以 Python 为例，假设我们要开发一个简单的自定义过滤组件，用于过滤掉消息体中包含敏感词汇的消息。

首先定义敏感词汇列表：

sensitive_words = ['敏感词1', '敏感词2', '敏感词3']

然后实现过滤函数：

def filter_message(message):
    for word in sensitive_words:
        if word in message:
            return False
    return True

在生产者端使用自定义过滤组件示例代码（假设使用 kafka - python 库）：

from kafka import KafkaProducer

producer = KafkaProducer(bootstrap_servers='localhost:9092')
topic = 'test - topic'
messages = ['普通消息', '包含敏感词1的消息', '另一条普通消息']

for message in messages:
    if filter_message(message):
        producer.send(topic, value=message.encode('utf - 8'))
producer.close()

在这个示例中，通过定义 filter_message 函数来检查消息是否包含敏感词汇。在生产者端，在发送消息之前调用该函数进行过滤，只有不包含敏感词汇的消息才会被发送到 Kafka。

消息过滤机制的性能与优化

性能影响因素

过滤逻辑复杂度 过滤逻辑越复杂，对性能的影响越大。例如，基于 JSON 解析和复杂表达式语言的过滤，需要更多的 CPU 和内存资源来处理消息。相比之下，简单的消息头或消息键过滤性能较高。
消息量 随着消息量的增加，过滤操作的累计开销也会增大。如果在高吞吐量的场景下进行复杂的过滤，可能会导致消息处理延迟增加。
过滤位置 在 Kafka 架构中，过滤位置也会影响性能。如果在生产者端进行过滤，可以减少发送到 Kafka 的消息量，从而降低 Kafka 集群的负载。但如果过滤逻辑依赖于 Kafka 中的某些状态（如消息的顺序等），则可能需要在消费者端进行过滤，这可能会增加消费者的处理负担。

性能优化策略

简化过滤逻辑 尽量使用简单的过滤条件，例如优先使用消息头和消息键过滤，避免不必要的复杂 JSON 解析和表达式计算。如果必须进行复杂过滤，可以考虑在消息量相对较小的阶段（如在生产者端对少量关键消息进行预过滤）进行。
缓存与状态复用 在状态化过滤场景中，合理使用缓存和复用状态信息可以提高性能。例如，在 Kafka Streams 的状态化过滤中，通过 StateStore 来缓存用户状态，避免重复计算。
并行处理 在消费者端，可以通过增加消费者实例的数量来并行处理消息，提高整体的过滤效率。同时，Kafka Streams 也支持通过分区并行处理消息，通过合理设置分区数和并行度，可以充分利用系统资源。

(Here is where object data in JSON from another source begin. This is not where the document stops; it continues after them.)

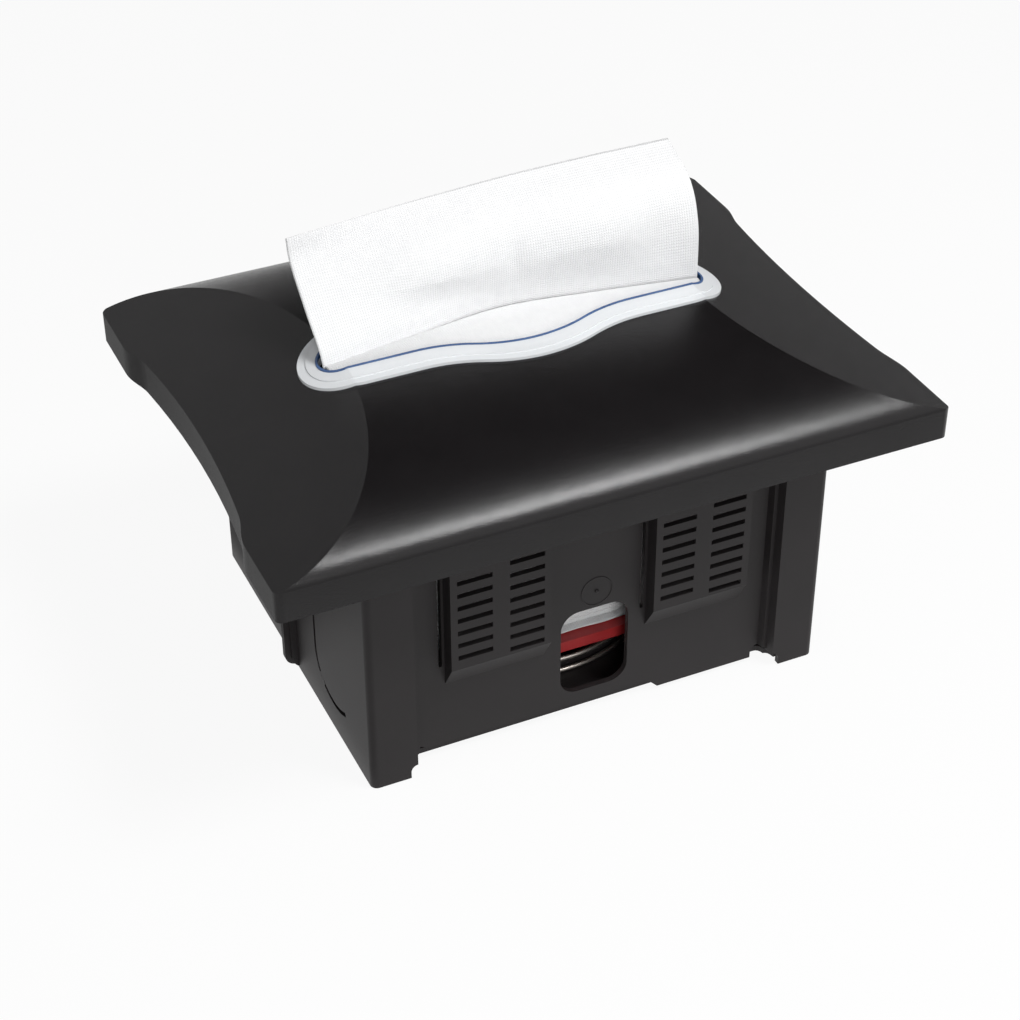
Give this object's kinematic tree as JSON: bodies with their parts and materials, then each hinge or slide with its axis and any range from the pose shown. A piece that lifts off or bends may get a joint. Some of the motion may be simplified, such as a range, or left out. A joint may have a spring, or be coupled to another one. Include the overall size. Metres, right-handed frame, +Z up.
{
  "type": "in-counter napkin dispenser",
  "caption": "Drop-in counter napkin dispenser: crowned black lid with a clear-framed mouth, vented tub below, sprung red follower and a napkin stack",
  "frame": {"origin": "middle of the feet, on the surface that they stand on, 112 mm below the counter's top when fitted", "axes": "+X along the lid's long side, +Y to the hinge at the back, +Z up; the window faces -Y"},
  "size_m": [0.28, 0.212, 0.194],
  "materials": {
    "tub_plastic": "fine grained, dark grey-black",
    "lid_plastic": "satin, fine texture, black",
    "inner_plastic": "satin dark grey",
    "clear_plastic": "clear gloss plastic",
    "blue_plastic": "gloss blue",
    "red_plastic": "satin red",
    "spring_steel": "drawn steel wire",
    "screw_steel": "zinc plated",
    "napkin": "embossed soft white paper"
  },
  "bodies": {
    "tub": {"housing": "tub_plastic", "base_plate": "inner_plastic", "base_screws": "screw_steel", "guide_screws": "screw_steel", "collar": "tub_plastic", "collar_screws": "screw_steel", "funnel": "inner_plastic", "left_guide": "inner_plastic", "right_guide": "inner_plastic", "follower_spring": "spring_steel", "napkin_stack": "napkin", "left_hinge_pin": "screw_steel", "right_hinge_pin": "screw_steel"},
    "lid": {"lid": "lid_plastic", "mouth_frame": "clear_plastic", "mouth_trim": "blue_plastic", "throat_plate": "inner_plastic", "throat_screws": "screw_steel", "pulled_napkin": "napkin"},
    "follower": {"follower": "red_plastic"}
  },
  "joints": [
    {"name": "lid_hinge", "type": "hinge", "parent": "tub", "child": "lid", "pos_m": [0, 0.103, 0.1155], "axis": [-1, 0, 0], "range_deg": [0, 95]},
    {"name": "follower_slide", "type": "slide", "parent": "tub", "child": "follower", "axis": [0, 0, 1], "range_m": [0, 0.1], "deforming": ["follower_spring", "napkin_stack"]}
  ]
}
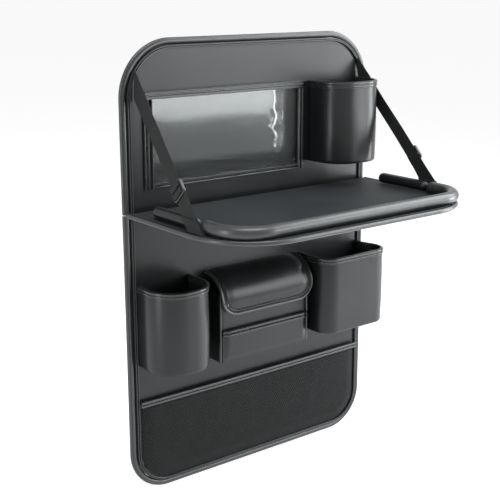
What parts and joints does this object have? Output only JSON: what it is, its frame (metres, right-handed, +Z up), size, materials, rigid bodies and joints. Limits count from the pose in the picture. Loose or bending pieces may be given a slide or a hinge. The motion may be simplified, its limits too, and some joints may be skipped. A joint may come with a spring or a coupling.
{
  "type": "car seat organizer",
  "caption": "Stiffened leatherette panel that hangs on a seat back, with a fold-up tray on straps, a clear window pocket, cup pockets, a wide pocket, a flapped box pocket and a mesh pocket.",
  "frame": {"origin": "middle of the flat back of the lower half, 200 mm above the bottom edge, where the panel lies on the seat back", "axes": "+Y points back into the seat, +Z up along the panel, +X to the right as seen from the front"},
  "size_m": [0.43, 0.2671, 0.626],
  "materials": {
    "leather": "satin black leatherette",
    "skin": "satin charcoal leatherette over thin foam",
    "roll": "satin leatherette over a foam or cord core",
    "webbing": "matte woven webbing",
    "plastic": "black moulded plastic",
    "film": "glossy clear film",
    "mesh": "black air mesh",
    "board": "stiffening board, hidden",
    "lining": "black nonwoven lining"
  },
  "bodies": {
    "panel": {"upper_back_lining": "lining", "upper_board": "board", "upper_front_skin": "skin", "upper_binding": "leather", "upper_inner_welt": "roll", "lower_back_lining": "lining", "lower_board": "board", "lower_front_skin": "skin", "lower_binding": "leather", "lower_inner_welt": "roll", "left_cup": "leather", "left_cup_hem": "leather", "right_pocket": "leather", "right_pocket_hem": "leather", "upper_cup": "leather", "upper_cup_hem": "leather", "box_pocket": "leather", "box_slot_pocket": "leather", "box_slot_hem": "leather", "box_left_piping": "roll", "box_right_piping": "roll", "mesh_pocket": "mesh", "mesh_hem": "leather", "window_left_band": "leather", "window_right_band": "leather", "window_bottom_band": "leather", "window_top_band": "leather", "window_film": "film", "tray_hinge_strip": "leather", "left_strap_upper": "webbing", "right_strap_upper": "webbing", "headrest_strap": "webbing", "headrest_strap_slider": "plastic"},
    "tray": {"tray_bottom_cover": "leather", "tray_board": "board", "tray_top_pad": "leather", "tray_binding": "roll", "left_side_roll": "roll", "right_side_roll": "roll", "front_roll": "roll", "left_strap_lower": "webbing", "left_adjuster": "plastic", "right_strap_lower": "webbing", "right_adjuster": "plastic"},
    "flap": {"flap": "leather", "flap_binding": "roll"}
  },
  "joints": [
    {"name": "tray_fold", "type": "hinge", "parent": "panel", "child": "tray", "pos_m": [0, -0.019, 0.211], "axis": [-1, 0, 0], "range_deg": [0, 85], "deforming": ["left_strap_upper", "left_strap_lower", "left_adjuster", "right_strap_upper", "right_strap_lower", "right_adjuster", "tray_hinge_strip", "upper_cup", "upper_cup_hem"]},
    {"name": "flap_lift", "type": "hinge", "parent": "panel", "child": "flap", "pos_m": [-0.004, -0.011, 0.1057], "axis": [-1, 0, 0], "range_deg": [0, 80]}
  ]
}
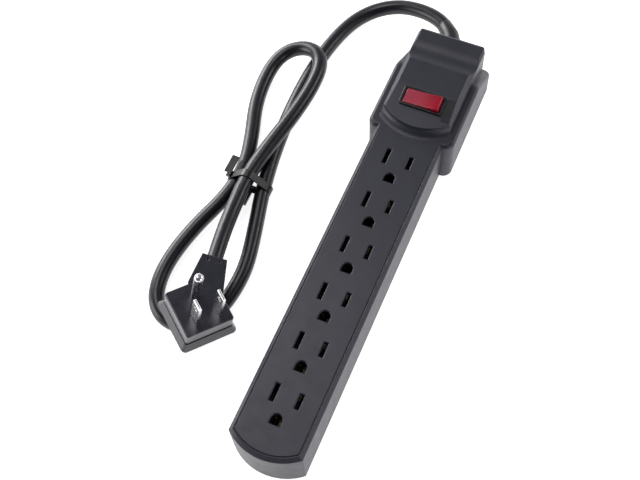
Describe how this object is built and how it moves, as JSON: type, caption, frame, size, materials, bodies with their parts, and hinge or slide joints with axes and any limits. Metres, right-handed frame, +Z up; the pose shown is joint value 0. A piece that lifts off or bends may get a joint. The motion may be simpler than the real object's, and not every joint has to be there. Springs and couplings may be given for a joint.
{
  "type": "power strip",
  "caption": "Long narrow outlet strip with a raised head that carries a lit rocker switch, and a short cord tied in loops with a flat angled three-pin plug.",
  "frame": {"origin": "middle of the strip's underside, cord and plug not counted", "axes": "+Y along the strip towards the switch and cord end, +X across it, +Z up out of the outlet face"},
  "size_m": [0.1242, 0.2879, 0.0445],
  "materials": {
    "case_plastic": "satin charcoal ABS with a fine moulded texture",
    "base_plastic": "satin black ABS",
    "screw_steel": "zinc-plated steel",
    "contact_brass": "stamped brass strip",
    "black_wire": "satin PVC insulation",
    "white_wire": "satin PVC insulation",
    "green_wire": "satin PVC insulation",
    "board_laminate": "phenolic circuit board",
    "varistor_coating": "dipped epoxy coating",
    "fuse_metal": "drawn can with tinned leads",
    "switch_plastic": "glossy black nylon",
    "rocker_lens": "translucent red polycarbonate",
    "plunger_nylon": "natural nylon",
    "lamp_glass": "clear glass neon lamp with tinned leads",
    "grip_rubber": "soft moulded PVC",
    "cord_jacket": "smooth satin-gloss black PVC jacket",
    "tie_plastic": "glossy black plastic strip",
    "plug_vinyl": "smooth satin-gloss moulded PVC",
    "pin_nickel": "bright nickel-plated brass"
  },
  "bodies": {
    "strip": {"top_cover": "case_plastic", "bottom_cover": "base_plastic", "case_screws": "screw_steel", "hot_contact_bar": "contact_brass", "neutral_contact_bar": "contact_brass", "ground_contact_bar": "contact_brass", "line_wire": "black_wire", "load_wire": "black_wire", "neutral_wire": "white_wire", "ground_wire": "green_wire", "lamp_wire": "white_wire", "surge_leads": "black_wire", "surge_board": "board_laminate", "board_screws": "screw_steel", "varistors": "varistor_coating", "thermal_fuse": "fuse_metal", "switch_housing": "switch_plastic", "switch_terminals": "contact_brass", "indicator_lamp": "lamp_glass", "strain_relief": "grip_rubber", "cord_clamp": "base_plastic", "clamp_screws": "screw_steel", "cord": "cord_jacket", "cord_tie": "tie_plastic", "plug_body": "plug_vinyl", "plug_pin_carrier": "base_plastic", "plug_neutral_blade": "pin_nickel", "plug_line_blade": "pin_nickel", "plug_ground_pin": "pin_nickel"},
    "rocker": {"switch_rocker": "rocker_lens", "switch_plunger": "plunger_nylon"},
    "lever": {"contact_lever": "contact_brass"}
  },
  "joints": [
    {"name": "rocker_hinge", "type": "hinge", "parent": "strip", "child": "rocker", "pos_m": [0, 0.07994, 0.03284], "axis": [0, 0.9971, 0.0761], "range_deg": [0, 14]},
    {"name": "lever_hinge", "type": "hinge", "parent": "strip", "child": "lever", "pos_m": [0, 0.08063, 0.02387], "axis": [0, 0.9971, 0.0761], "range_deg": [-12, 0]}
  ],
  "couplings": [
    {"joint": "lever_hinge", "follows": "rocker_hinge", "ratio": -0.85714}
  ]
}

例如，在 Kafka Streams 中，可以通过设置 StreamsConfig.NUM_STREAM_THREADS_CONFIG 属性来调整并行处理的线程数：

props.put(StreamsConfig.NUM_STREAM_THREADS_CONFIG, 4);

通过以上性能优化策略，可以在保证消息过滤功能的同时，尽可能减少对系统性能的影响，提高 Kafka 架构下消息处理的整体效率。